Prenez n’importe quelle série télé, tiens au hasard, Julie Lescaut. Dans chaque épisode que je regarde, on viens toujours nous broyer les testicules avec les petits amis des filles de Julie Lescaut. Alors qu’on s’en fout, mais totalement. Dans toutes les séries où il y a des ados, il faut absolument que ces ados aient une moitié, sans quoi ils seront anormaux. Au pire, ceux qui n’ont pas de copines sont catalogués dans la catégorie crétin sympa, gros rigolo, etc. Mais si, souvenez vous de Screetch dans « Sauvé par le gong » ou du binoclard dans « Parker Lewis ne perd jamais ». On ne les voyais jamais avec une fille, ou alors un semi-laideron ridiculisé, et pourtant, il jouait les seconds couteaux sympathiques mais con sur les bords. Le héros , lui, a toujours des filles à la plastique de rêve et à la conversation aussi captivante qu’un disque de Clayderman.

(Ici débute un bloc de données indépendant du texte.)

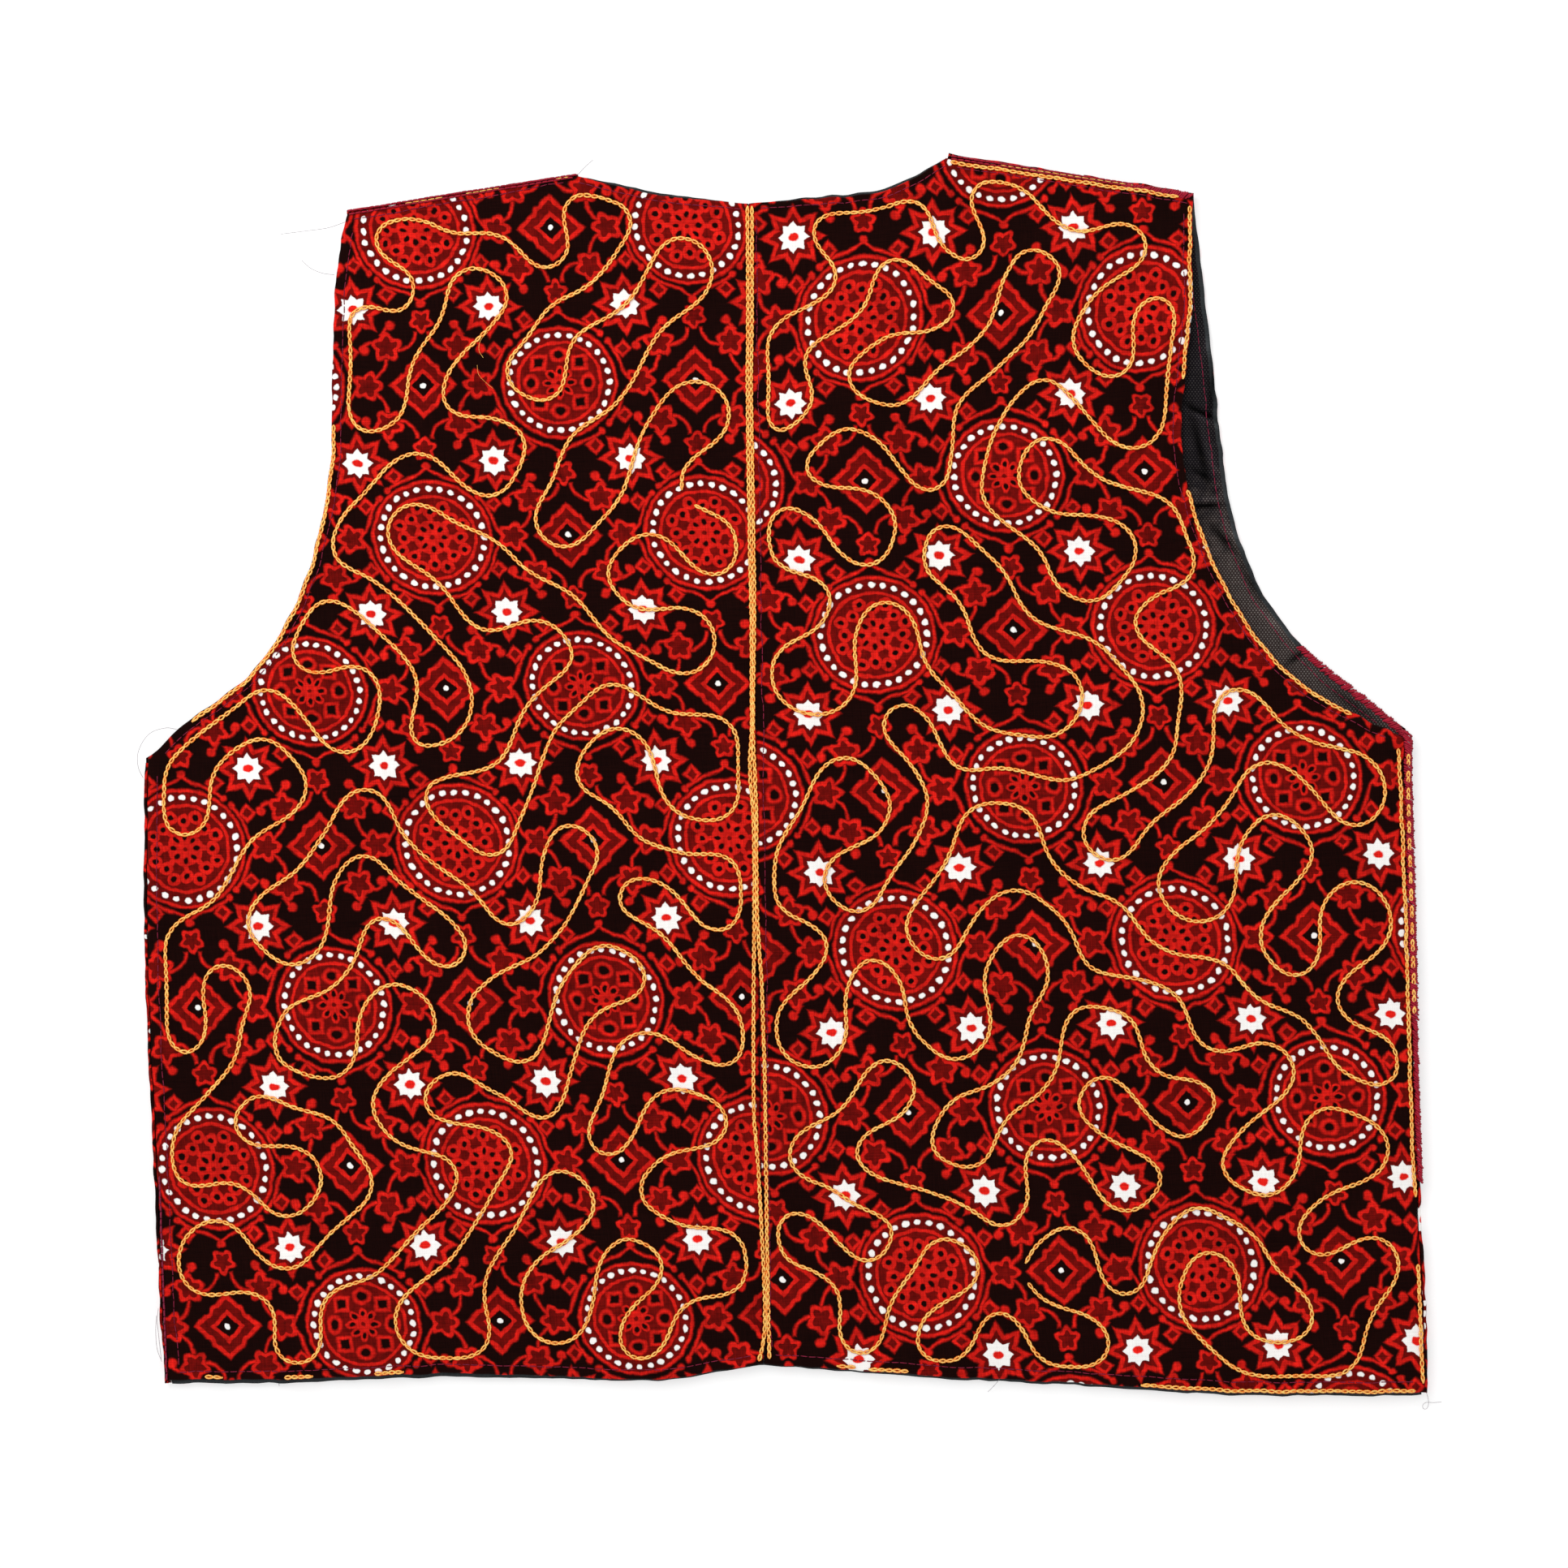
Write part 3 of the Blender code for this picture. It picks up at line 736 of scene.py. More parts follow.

Ainsi, les médias nous assomment avec le fait qu’avoir une copine, c’est total chouette et que si jamais tu as le malheur d’être célibataire alors là, bouh, c’est pas bien. Il y a qu’à voir tous les reportages sur le malheur des célibataires urbains. Mais si, vous voyez bien ce dont je parle, dans ces émissions, on voit tout le temps des célibataires malheureux cherchant désespérément l’âme sœur. Par contre, on y voit jamais une personne qui est célibataire et qui est contente de l’être.
Même les parents et les proches s’y mettent. Combien de fois m’a-t-on demandé des questions « Alors, y’a des filles dans ton lycée ?», « Tu as trouvée une copine dans ta fac ?», voir carrément pour les plus directs « T’as cramé de la meuf à Clermont ? ». La réponse étant la plupart du temps négative. Soit je passe pour un type pas normal puisque je n’ai pas de copine et ne coure pas après, et encore ça c’est au mieux, car certains remettent carrément en cause mon hétérosexualité.

Voilà la preuve que je suis bien conditionné à trouver une petite amie. La société m’y oblige. Si je veux être comme les autres, il me faut absolument une petite amie. Comme si une petite amie, c’était un chien, une nouvelle télé ou le dernier PalmPilot à la mode. On s’en fout de l’aimer, du moment qu’on a une fille avec qui s’afficher.
Comme si on pouvait pas tomber amoureux pour de vrai, comme dans les romans de Martin Page, que ça déboule comme ça sans qu’on s’y attende et que ça soit beau. Saloperie de consumérisme amoureux.